Hello, I'd like to help you with your question.

It can be very difficult to cope with a parent who excludes their other children in favor of one child. And it sounds like that is exactly what your mother did. She either felt that your brother's argument for letting his son have her property was the best option, or she somehow favors your brother and his son for some reason or another.

Whatever her reasoning, what you are going through is unfair to you and your other brother. And you have a right to feel hurt. There is a sense of injustice and it is natural to want to right a wrong.

It sounds like you have already tried talking to your mother but she refuses to listen. Because of that, you might need to try another avenue. You can try talking to your other brother and seeing if he is willing to talk to your mother with you. If that does not work, you can try talking to your brother, the one whose son will get the property. Try approaching them in a nice way, saying you just want to talk about what happened. See if they will listen. Suggest sharing the property or some other arrangement that allows you to visit and/or stay some time each year. It may not be exactly what you deserve out of the situation, but it is a compromise.

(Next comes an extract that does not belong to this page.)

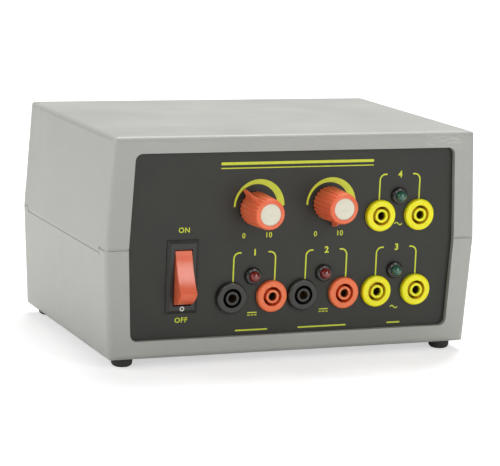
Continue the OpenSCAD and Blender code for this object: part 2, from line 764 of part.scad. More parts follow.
module at_stands() {
    for (x = [-1, 1]) translate([core_x + x * strap_screw_x, core_y, 0]) children();
    for (x = [-1, 1]) for (y = [-1, 1])
        translate([board_x + x * board_corner_x, board_y + y * board_corner_y, 0]) children();
}

module upper_shell() color(grey) in_case() difference() {
    union() {
        difference() {
            outer_form(-atan((seam_half - end_half) / (case_h - seam_z)));
            hollow();
        }
        at_posts() rod(post_r, side_seam_z, case_h - wall / 2);
    }
    lower_region(slit_w);
    slits();
    shadow_groove(seam_z, -cut, step_y);
    shadow_groove(seam_z, case_d - step_y, case_d + cut);
    shadow_groove(side_seam_z, step_y, case_d - step_y);
    at_posts()
        rod(case_screw_r + screw_fit, side_seam_z - cut, side_seam_z - post_floor + case_screw_l + cut);
}

module lower_shell() color(grey) in_case() difference() {
    union() {
        intersection() {
            difference() {
                outer_form(atan((seam_half - end_half) / seam_z));
                hollow();
            }
            lower_region(0);
        }
        at_posts() rod(post_r, wall / 2, side_seam_z);
        at_stands() rod(stand_r, wall / 2, stand_z);
    }
    slits();
    at_posts() rod(head_hole_r, -cut, side_seam_z - post_floor);
    at_posts() rod(case_screw_r + screw_fit, 0, side_seam_z + cut);
    at_stands() rod(inner_screw_r + screw_fit, wall, stand_z + cut);
    at_feet() rod(foot_r + foot_fit, -cut, foot_seat);
}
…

If you cannot get anywhere with either your mother or brother, you may not be able to do anything about your mom's choices. However, you can let her know how her choice has hurt you. If she will not speak to you, then you can write her a letter telling her what you feel as a result of her decision. Try to be as kind but as firm as you can. You may or may not get a response, but at least this will allow you to express your feelings over her decision.

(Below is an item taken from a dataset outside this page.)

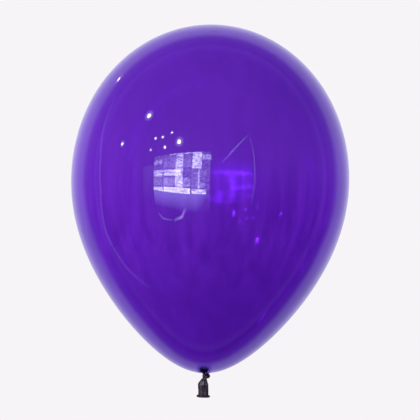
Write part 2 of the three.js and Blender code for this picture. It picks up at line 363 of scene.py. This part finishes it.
def rubber_material(name, tail, lightness):
    """Relaxed rubber: near-black violet with a soft gloss, cloudy colour, fine lengthwise wrinkles and a
    powdery grain. Lightness lifts the whole piece's colour; a painted glow lifts it further where light would
    shine through the rubber."""
    known = bpy.data.materials.get(name)
    if known:
        return known
    m = Nodes(name)
    cloud = m.span(m.noise(420.0, 4.0), 0.35, 0.7)
    # Painted glow: the colour is lifted where light would shine through the rubber
    thin = m.add("ShaderNodeAttribute", attribute_name="painted_glow").outputs["Fac"]
    blend = m.value("MULTIPLY_ADD", cloud, 0.22, lightness)
    blend = m.value("ADD", blend, thin, clamp=True)
    shader = m.add("ShaderNodeBsdfPrincipled")
    m.link(m.mix_colour(blend, tail.dark, tail.light), shader.inputs["Base Color"])
    grain = m.noise(2600.0, 5.0)
    m.link(m.span(grain, 0.3, 0.75, 0.3, 0.48), shader.inputs["Roughness"])
    shader.inputs["Coat Weight"].default_value = 0.15
    shader.inputs["Coat Roughness"].default_value = 0.22
    shader.inputs["Sheen Weight"].default_value = 0.12
    shader.inputs["Sheen Tint"].default_value = (0.8, 0.6, 0.8, 1)
    wrinkle = m.noise(900.0, 4.0, (1, 1, 0.22))
    height = m.value("MULTIPLY_ADD", grain, 0.25, wrinkle)
    bump = m.add("ShaderNodeBump")
    bump.inputs["Strength"].default_value = 0.35
    bump.inputs["Distance"].default_value = 0.00025
    m.link(height, bump.inputs["Height"])
    m.link(bump.outputs[0], shader.inputs["Normal"])
    m.link(shader.outputs[0], m.output.inputs["Surface"])
    return m.material


def dress(piece, material):
    """Give a piece its material."""
    piece.data.materials.append(material)
    return piece


# ---------------------------------------------------------------- pieces

class BALLOON_OT_film(bpy.types.Operator):
    """Make the blown film"""
    bl_idname = "balloon.film"
    bl_label = "Blown film"

    def execute(self, context):
        sizes = context.scene.balloon_film
        points = film_points(sizes)
        radius = np.hypot(points[..., 0], points[..., 1])
        low = points[..., 2] < sizes.equator_z
        thick = np.exp(-(radius - sizes.neck_radius) / 0.0016)
        front = np.exp(-(points[..., 0] / 0.0062) ** 4) * (points[..., 1] < 0)
        dull = front * (1 - smooth_step(radius, 0.036, 0.05))
        fields = {"neck_thickness": thick * low, "neck_dull": dull * low}
        piece = grid_object("blown_film", points, caps=(True, False), fields=fields)
        dress(piece, film_material(sizes))
        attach(piece, "film")
        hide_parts("envelope_film")
        return {"FINISHED"}


def cup_points(sizes, columns=108):
    """A cup whose radius grows from the sleeve to its belly as an S curve and curls in again at the rim, times
    one plus shallow pleats, whose depth grows with height. The wall goes up outside and down inside."""
    around = angles_round(columns)[None, :]
    low = THROAT_BOX[0][2] + 1.05 * MM
    rim_z = 0.72 * THROAT_BOX[1][2]
    up = np.linspace(0, 1, 36)[:, None]
    sleeve = sizes.throat_wall + 0.003
    belly = THROAT_BOX[1][0] - 0.0003
    folds = np.sin(sizes.throat_pleats * around + 0.9 * np.sin(2 * around)) + 0.3 * np.sin(5 * around + 1.0)
    radius = sleeve + (belly - sleeve) * smooth_step(up, 0.04, 0.5) - 0.0011 * smooth_step(up, 0.6, 1.0) ** 2
    radius = radius * (1 + 0.022 * folds * smooth_step(up, 0.1, 0.8))
    edge = 0.00012 * folds * up ** 3 - 0.0004 * up ** 3 * (1 - np.cos(around - 1.9)) / 2
    height = low + (rim_z - low) * up + edge
    outside = np.stack([radius * np.cos(around), radius * np.sin(around), height], axis=-1)
    lean = np.linspace(0, math.pi, 9)[1:-1, None]
    half = sizes.throat_wall / 2
    top = outside[-1:]
    rim_radius = np.hypot(top[..., 0], top[..., 1])
    roll_radius = rim_radius - half + half * np.cos(lean)
    roll = np.stack([
        roll_radius * np.cos(around), roll_radius * np.sin(around), top[..., 2] + half * np.sin(lean),
    ], axis=-1)
    inner_radius = radius[::-1] - sizes.throat_wall
    inside = np.stack([
        inner_radius * np.cos(around), inner_radius * np.sin(around), height[::-1],
    ], axis=-1)
    return np.concatenate([outside, roll, inside])


def gathered_material(sizes):
    """Gathered film: several skins lying together, so clear violet but much darker, darkest where they are drawn
    into the neck, with a soft gloss and lengthwise creases."""
    m = Nodes("gathered_film")
    _, _, z = m.place()
    drawn = m.span(z, 0.0045, -0.0005, 0.0, 1.0)
    crease = m.span(m.noise(500.0, 3.0, (1, 1, 0.2)), 0.3, 0.7, -0.25, 0.25)
    through = m.add("ShaderNodeBsdfTransparent")
    depth = m.value("ADD", drawn, crease, clamp=True)
    m.link(m.mix_colour(depth, sizes.gathered_light, sizes.gathered_dark), through.inputs["Color"])
    gloss = m.add("ShaderNodeBsdfPrincipled")
    gloss.inputs["Base Color"].default_value = (0.015, 0.006, 0.035, 1)
    gloss.inputs["Roughness"].default_value = 0.28
    bump = m.add("ShaderNodeBump")
    bump.inputs["Strength"].default_value = 0.4
    bump.inputs["Distance"].default_value = 0.0003
    m.link(m.noise(700.0, 3.0, (1, 1, 0.3)), bump.inputs["Height"])
    m.link(bump.outputs[0], gloss.inputs["Normal"])
    surface = m.add("ShaderNodeMixShader")
    m.link(m.value("MULTIPLY_ADD", drawn, 0.22, 0.08), surface.inputs["Fac"])
    m.link(through.outputs[0], surface.inputs[1])
    m.link(gloss.outputs[0], surface.inputs[2])
    m.link(surface.outputs[0], m.output.inputs["Surface"])
    return m.material


class BALLOON_OT_throat(bpy.types.Operator):
    """Make the gathered rubber inside the film, above the knot"""
    bl_idname = "balloon.throat"
    bl_label = "Gathered throat"

    def execute(self, context):
        scene = context.scene
        sizes = scene.balloon_neck
        piece = grid_object("gathered_throat", cup_points(sizes), rows_closed=True)
        dress(piece, gathered_material(sizes))
        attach(piece, "throat")
        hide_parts("throat_collar")
        return {"FINISHED"}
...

You might also try letting go of your emotions over the situation. It is not easy because it was a loss and a betrayal. But it helps to know that what your mom and brother are doing is wrong and you are the wronged person. Forgiving them is hard but it also allows you some peace. Try to do something good for yourself as well. Listing all of your blessings, taking a day for yourself as a treat and getting away for a bit can help. It gives you time to think and allows you to work on letting go. Here are some resources to help you:

I hope this has helped you,
Customer: replied 3 years ago.

I have done all of the above, but I guess what really hurts is that my husband and I have spent the last 15 years going to the cabin every weekend during the summer just so my parents could be there as the were aging, now that my dad is out of the picture they all come around wanting to take over and talking my mom into it. I don't have any children to leave the cabin to so I am sure this is why she is doing this. The thing is, my mom will not be eligible for Medicaid if she simply gives it away. They are gambling that she will just fall over dead I guess. Yes, it is difficult to get over betrayal. I feel the others were jealous because they chose to miss out on years of time with mom and dad....I guess I am blessed to have had those years. But now I am also suffering verbal abuse whenever I try to talk to any of them about the matter..I deserve better so I have chosen to stay away from all of them but it really hurts!

I understand. If you have already done all that I suggested, then you may want to just focus on trying to forgive. It sounds like there is little you can do to change your mom's mind if you have tried to talk to her already and you have written her a letter about your feelings as well. Those are great steps to take in order to try to fix the situation. But if it is unfixable and your mom is willing to give away her cabin even knowing that it is going to hurt her financially, then unfortunately it is her choice. The only other way to deal with this situation is legally and it sounds like from your "already tried" information that you are pursuing this option. So working on forgiveness is the best way to put it behind you. It is very unfair but sometimes accepting that can set you free from your pain.